Solo me queda la palabra

Por Joaquín Hernández Alvarado

A veces urge -no importa el oficio- hacer un balance de la vida y del tiempo que se vive. «Si he perdido la vida, el tiempo, todo / lo que tiré, como un anillo, al agua, / si he perdido la voz en la maleza, / me queda la palabra». El franquismo y en general las dictaduras son una especie de juicio de Dios sobre los hombres porque exigen la humillación suprema: no solo hacer lo que mandan hacer sino pensar y opinar como dicen que se debe pensar y opinar. Blas de Otero fue un poeta español que sintió a la vez las angustias de la condición humana -la soledad del hombre y la lejanía de Dios en el legado poético de Hijos de la ira de Dámaso Alonso- y la amenaza contra su libertad por un régimen totalitario que se impuso de forma dictatorial en todos los órdenes, incluidos por supuesto el pensamiento y la cultura. Mencionar a Blas de Otero es advertir sobre las trampas que se conjuran para silenciar a la palabra y a la vez su exigencia de anunciarse sin cortapisas. Jordi Gracia ha analizado lo asfixiante y mediocre que fueron los años de consolidación del franquismo después de la victoria militar sobre la España republicana y los permanentes arreglos de cuentas por parte de los comisarios políticos del régimen con todos los que disentían, no solo con los intelectuales de izquierda, sino también con los de pensamiento liberal como un Ortega y Gasset.

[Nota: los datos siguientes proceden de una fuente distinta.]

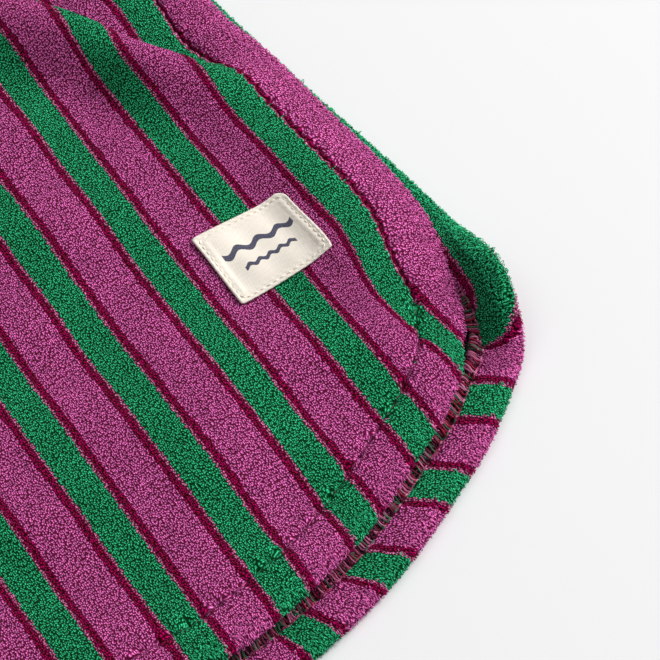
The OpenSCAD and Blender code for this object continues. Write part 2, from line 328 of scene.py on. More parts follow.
class Panel:
    """One hemmed panel: its flat layout and how it lies.

    turn is 1 where its hem turns upward and -1 where it turns downward."""

    STEP = 2.0             # between points along the hem
    SPACING = 4.0          # between points inside the hem

    def __init__(self, half_width, low_y, surface, turn, neck_scoop, stripe_shift):
        """surface lifts flat places into the panel's shape, and stripe_shift moves its stripes across."""
        self.surface = surface
        self.turn = turn
        self.path, self.normals, self.along = hem_path(half_width, low_y, self.STEP)
        self.neck_scoop = neck_scoop
        self.stripe_shift = np.array([stripe_shift, 0.0])

    def lay(self, flat, height):
        """Places of flat points, raised off the cloth's own surface by height."""
        eps = 0.5
        middle = self.surface(flat)
        dx = self.surface(flat + [eps, 0]) - self.surface(flat - [eps, 0])
        dy = self.surface(flat + [0, eps]) - self.surface(flat - [0, eps])
        normal = np.cross(dx, dy)
        normal /= np.linalg.norm(normal, axis=1, keepdims=True)
        return middle + normal * np.asarray(height)[:, None]

    def hem_height(self, along, distance):
        """Height of the cloth's middle off the panel, by its distance along the cloth from the edge."""
        off = turned_edge(distance)[1]
        relief = hem_relief(along, distance)
        if self.turn > 0:
            relief = np.where(distance < 0, np.minimum(relief, 0), relief)
        return self.turn * (off + np.where(distance < 0, -relief, relief))

    def edge_at(self, along):
        """Points of the folded edge at lengths along it, and their outward normals."""
        point = np.stack([np.interp(along, self.along, self.path[:, k]) for k in (0, 1)], axis=-1)
        normal = np.stack([np.interp(along, self.along, self.normals[:, k]) for k in (0, 1)], axis=-1)
        return point, normal

    def on_hem(self, along, distance, outward):
        """Places on the hem, from lengths along the edge and distances along the cloth from the fold.

        outward is how far they stand off the cloth's middle on its outer side."""
        along, distance, outward = np.broadcast_arrays(along, distance, outward)
        point, normal = self.edge_at(along)
        rolled = np.clip(distance / FOLD_RADIUS + 1, 0, math.pi)
        plan = turned_edge(distance)[0] + outward * np.sin(rolled)
        flat = (point + normal * plan[..., None]).reshape(-1, 2)
        height = self.hem_height(along, distance) - self.turn * outward * np.cos(rolled)
        return self.lay(flat, height.ravel()).reshape(*along.shape, 3)

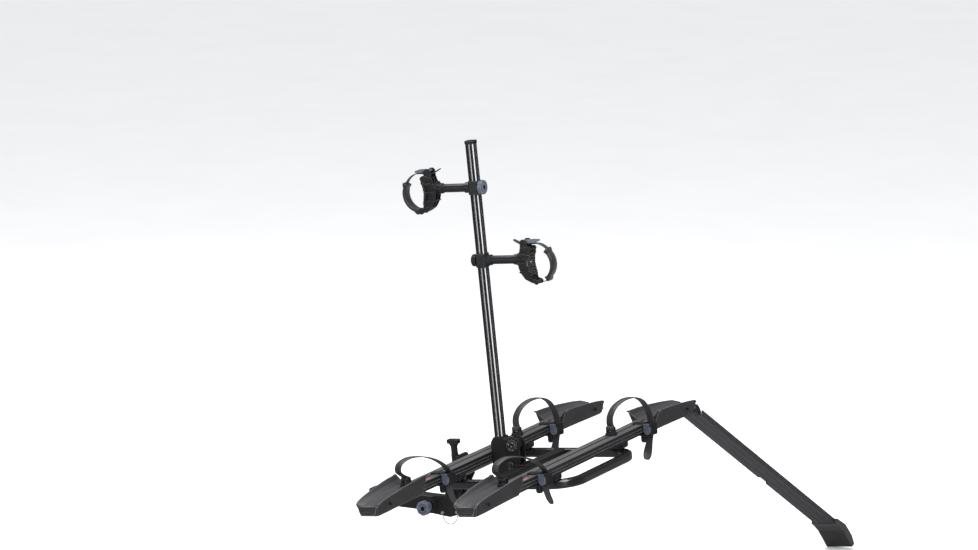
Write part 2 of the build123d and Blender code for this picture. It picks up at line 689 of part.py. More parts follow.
def strap_channel():
    """Curved passage for the strap through the ratchet, swung about the anchor."""
    return prism_y(arc_pts(0, anchor_z, reach + 2.8, -30, 8, 12)
                   + arc_pts(0, anchor_z, reach - 2.8, 8, -30, 12), -14.6, 14.6)


def ratchet_housing(channel):
    front = reach - 15.6
    housing = box(reach - 18, reach + 10, -17, 16.5, -34, 6)
    housing = chamfer(housing.edges().filter_by(Axis.Y).group_by(Axis.X)[-1], 4)
    # room for the release lever's upper end, between two ears
    housing -= box(reach - 20, front, -14.6, 14.6, -4.5, 8)
    housing += (box(reach - 25, front, -17, -14.7, -5, 5.5)
                + box(reach - 25, front, 14.7, 16.5, -5, 5.5))
    housing -= channel
    # entry mouth, wide toward the anchor
    housing -= prism_y([(reach - 20, 14), (reach - 20, 5.0), (reach - 2, -3), (reach - 2, 14)],
                       -14.6, 14.6)
    housing -= prism_y([(reach - 2, 14), (reach - 2, -4), (reach + 2.2, -4), (reach + 5.5, 5.0),
                        (reach + 5.5, 14)], -14.6, 14.6)
    return housing + cyl_y(2.0, -16, 15.5, release_x, 0)


def strap_slider():
    # runner in the T-slot, with a neck through the lips at each end
    slider = box(-12, span_x + 14, -8.6, 8.6, -6.2, -2.3)
    slider += box(-12, 12, -3.35, 3.35, -3, 1)
    slider += box(span_x - 14, span_x + 14, -3.35, 3.35, -3, 1)
    # anchor block with two ears and the strap's pin
    block = box(-12, 12, -17, 17, 0.4, 10)
    slider += chamfer(block.edges().filter_by(Axis.Z), 2)
    slider += TURN * (box(-6, 6, -17, -14.6, 6, 28) + box(-6, 6, 14.6, 17, 6, 28))
    slider -= TURN * box(-14, 14, -14.5, 14.5, 10, 40)
    slider += TURN * cyl_y(3.0, -16.8, 16.8, 0, anchor_z)
    # ratchet mount over the beam's outer edge
    slider += box(span_x - 14, span_x + 14, -42, 5, 0.4, 5)
    channel = strap_channel()
    housing = ratchet_housing(channel)
    slider -= TURN * channel + TURN * box(reach - 32, reach - 15.6, -14.65, 14.65, -6, 8)
    slider += TURN * housing
    # plate and stepped boss below the housing
    lower = box(span_x - 15, span_x + 15, -58, -13, -38, -33.6)
    lower += cyl_z(11.5, -58, -38, span_x + 2, -26) + cyl_z(9, -62, -58, span_x + 2, -26)
    lower -= TURN * channel
    slider += lower
    return largest(slider)


def strap_release():
    plane = Plane((reach - 18.7, 0, -14), x_dir=(0, 1, 0), z_dir=(-1, 0, 0))
    lever = extrude(plane * SlotCenterToCenter(9, 28, rotation=90), amount=5.5, dir=(-1, 0, 0))
    lever &= box(reach - 40, reach, -13.9, 13.9, -60, 40)
    lever += cyl_y(3.4, -14.2, 14.2, release_x, 0)
    lever -= cyl_y(2.08, -20, 20, release_x, 0)
    # finger recess
    lever -= (cyl_x(30, reach - 60, reach - 23.2, 0, -14)
              & box(reach - 40, reach - 22.7, -9, 9, -28, -9))
    return lever


def swing_angle(z):
    """Angle about the anchor at which the ratchet arc has height z."""
    return math.degrees(math.asin((z - anchor_z) / reach))


def wheel_strap(path, tail_z):
    run = smooth(path, 40) + arc_pts(0, anchor_z, reach, swing_angle(4.0), swing_angle(tail_z), 16)
    strap = extrude_y(band_face(run, strap_t), -strap_w / 2, strap_w / 2)
    strap += cyl_y(6.0, -strap_w / 2, strap_w / 2, 0, anchor_z)
    return strap - cyl_y(3.08, -20, 20, 0, anchor_z)


number = 0
for x, path, tail_z in strap_sets:
    for y in trays.values():
        number += 1
        place = PLATFORM * Pos(x, y, 0)
        save(strap_slider(), f"strap_slider_{number}", place)
        save(wheel_strap(path, tail_z), f"wheel_strap_{number}", place * TURN)
        save(strap_release(), f"strap_release_{number}", place * TURN)

# ---------------------------------------------------------------- ramp
# Ramp frame: origin on the outer tray's catch pin, +X down the ramp, +Z out of its open side.
ramp_slope = 31.4
half_w = 37.0
start, end = 57.0, 1212.0         # channel ends
bottom, top = -9.0, 10.5          # channel underside and wall tops
wall = 3
grip_x = 735.0                    # hand hole
on_floor = bottom + wall + 0.1    # underside of the hook, just above the channel floor
hook_bore = 4.12                  # around the catch pin
RAMP = PLATFORM * Pos(catch_x, trays["outer"], catch_z) * Rot(0, ramp_slope, 0)


def ramp_channel():
    inside = half_w - wall
    channel = (box(start, end, -half_w, half_w, bottom, top)
               - box(start - 5, end + 5, -inside, inside, bottom + wall, top + 5))
    # thick rims, side grooves and ribs under the floor
    for k in (-1, 1):
        rim_y = k * (half_w - 1.5)
        channel += box(start, end, rim_y - 2.6, rim_y + 2.6, top - 3.5, top)
        side_y = k * half_w
        channel -= box(start - 1, end + 1, side_y - 1.0, side_y + 1.0, bottom + 7, bottom + 9.5)
        channel += box(start, end, k * 13 - 1.2, k * 13 + 1.2, bottom - 1.2, bottom + 1)
    # cross bars on the floor
    for i in range(20):
        x = start + 100 + i * 53
        channel += box(x - 2, x + 2, -28, 28, bottom + 2.9, bottom + 4.6)
    return channel - rounded_z(66, 34, 12, bottom - 10, 16, grip_x, half_w)


def ramp_hook():
    hook = prism_y(
        [(60, on_floor), (136, on_floor), (128, top - 6), (96, 6), (60, 12), (30, 17), (12, 16)]
        + arc_pts(0, 0, 13, 75, 190, 12) + [(-10, -6), (-4.3, -1)]
        + arc_pts(0, 0, hook_bore, 180, 0, 10)
        + [(9, -4), (24, -8.9), (56.8, -8.9), (56.8, on_floor)], -17, 17)
    wide = prism_y([(24, -8.9), (56.8, -8.9), (56.8, on_floor), (64, on_floor), (64, 8),
                    (50, 17), (34, 22), (20, 20), (14, 13), (16, 4)], -30, 30)
    upper_edges = wide.faces().filter_by(Axis.Y).edges().filter_by(lambda e: e.center().Z > 10)
    hook += chamfer(upper_edges, 2)
    hook -= box(-30, 12, -7, 7, -40, 40)
    # pin seat, open below
    hook -= cyl_y(hook_bore, -30, 30, 0, 0)
    return hook - box(-hook_bore, hook_bore, -30, 30, -20, 0)


def ramp_foot():
    foot = prism_y([(end + 0.2, bottom - 1), (end + 0.2, top), (1288, 13.5), (1354, -6.5),
                    (1384, -28.5), (1368, -44.5), (1274, -14.5), (1236, bottom - 1)], -50, 50)
    foot = chamfer(foot.edges().filter_by(Axis.Y).group_by(Axis.X)[-1], 3)
    foot -= box(end - 1, 1258, -32, 32, bottom + 3, 30)
    # slanting grooves across the top
    for i in range(4):
        foot -= Pos(1292 + i * 17, 0, 7.5 - i * 6.5) * Rot(0, 20, 0) * Box(5, 76, 8)
    return foot


for build in (ramp_channel, ramp_hook, ramp_foot):
    save(build(), build.__name__, RAMP)
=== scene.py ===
"""Platform rack: two trays with ribbed wheel straps, and a mast with two frame clamps.

Row frame: metres, +Z up. The platform frame is in millimetres and tilted about X, its Z leaning
to +Y. In it the trays run along X on either side of Y = 0 and the mast rises along Z. The upper
clamp reaches to +Y and the lower one to -Y.
"""
import json
import math

import bmesh
import bpy
from mathutils import Matrix, Vector


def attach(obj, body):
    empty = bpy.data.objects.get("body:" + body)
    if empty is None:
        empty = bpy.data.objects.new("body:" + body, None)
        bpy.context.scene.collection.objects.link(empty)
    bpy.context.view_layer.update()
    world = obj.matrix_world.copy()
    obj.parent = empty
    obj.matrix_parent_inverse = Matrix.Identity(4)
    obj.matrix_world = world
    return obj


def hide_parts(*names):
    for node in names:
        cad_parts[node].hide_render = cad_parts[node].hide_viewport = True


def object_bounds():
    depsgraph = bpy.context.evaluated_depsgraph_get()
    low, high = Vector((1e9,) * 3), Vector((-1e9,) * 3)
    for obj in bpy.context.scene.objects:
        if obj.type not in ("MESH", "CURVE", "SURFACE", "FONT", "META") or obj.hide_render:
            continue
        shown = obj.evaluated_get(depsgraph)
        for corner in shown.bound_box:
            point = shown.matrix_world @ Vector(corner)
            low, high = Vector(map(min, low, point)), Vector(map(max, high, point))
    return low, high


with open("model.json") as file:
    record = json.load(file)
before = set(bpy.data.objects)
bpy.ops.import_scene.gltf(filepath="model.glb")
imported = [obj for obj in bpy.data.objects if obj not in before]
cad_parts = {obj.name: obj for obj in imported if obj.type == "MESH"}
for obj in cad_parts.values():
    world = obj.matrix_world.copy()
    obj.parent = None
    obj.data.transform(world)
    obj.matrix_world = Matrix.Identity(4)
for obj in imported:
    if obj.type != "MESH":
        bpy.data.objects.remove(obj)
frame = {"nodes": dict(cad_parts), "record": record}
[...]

«Si he sufrido la sed, el hambre, todo / lo que era mío y resultó ser nada, / si he segado las sombras en silencio, / me queda la palabra». La humillación del intelecto expresa de forma ejemplar el desgaste de la condición humana, su calidad de víctima expiatoria en nombre de un orden, un discurso, hasta una utopía. Es el «segar sombras en silencio» al que se refiere el poeta.

«Si abrí los labios para ver el rostro / puro y terrible de mi patria, / si abrí los labios hasta desgarrármelos, / me queda la palabra». Blas de Otero no aceptó el «exilio interior» al que contemporáneos suyos como Juan Ramón Jiménez optaron frente al muro del silencio levantado por el franquismo. Su poesía se abrió entonces a lo que él consideraba «la mayoría»: «Ando buscando un verso que supiese / parar a un hombre en medio de la calle».

Otero sin embargo siguió fiel al sentimiento trágico de sus comienzos: su formación religiosa de infancia y de juventud, la pérdida drástica del paraíso encarnado en su vida familiar, su vocación incompatible con los oficios profesionales disponibles, su admiración por la falta de sentido y su reclamo de solidaridad urgente, dibujan una unidad en su decir poético.

¿Qué significa que a los hombres solo les queda la palabra si en realidad es lo único que han tenido disponible más allá de sus poses, sus bravatas y sus arrebatos? Solo la palabra compensa el continuo desgaste de la condición humana. De lo contrario, no se entendería la comparecencia definitiva de los creyentes el día de su muerte en absoluta soledad, frente a la palabra final sobre su vida y sobre sus obras. Quizá por eso Blas de Otero en sus últimos años no tuvo miedo a la pobreza ni al aislamiento por parte del poder.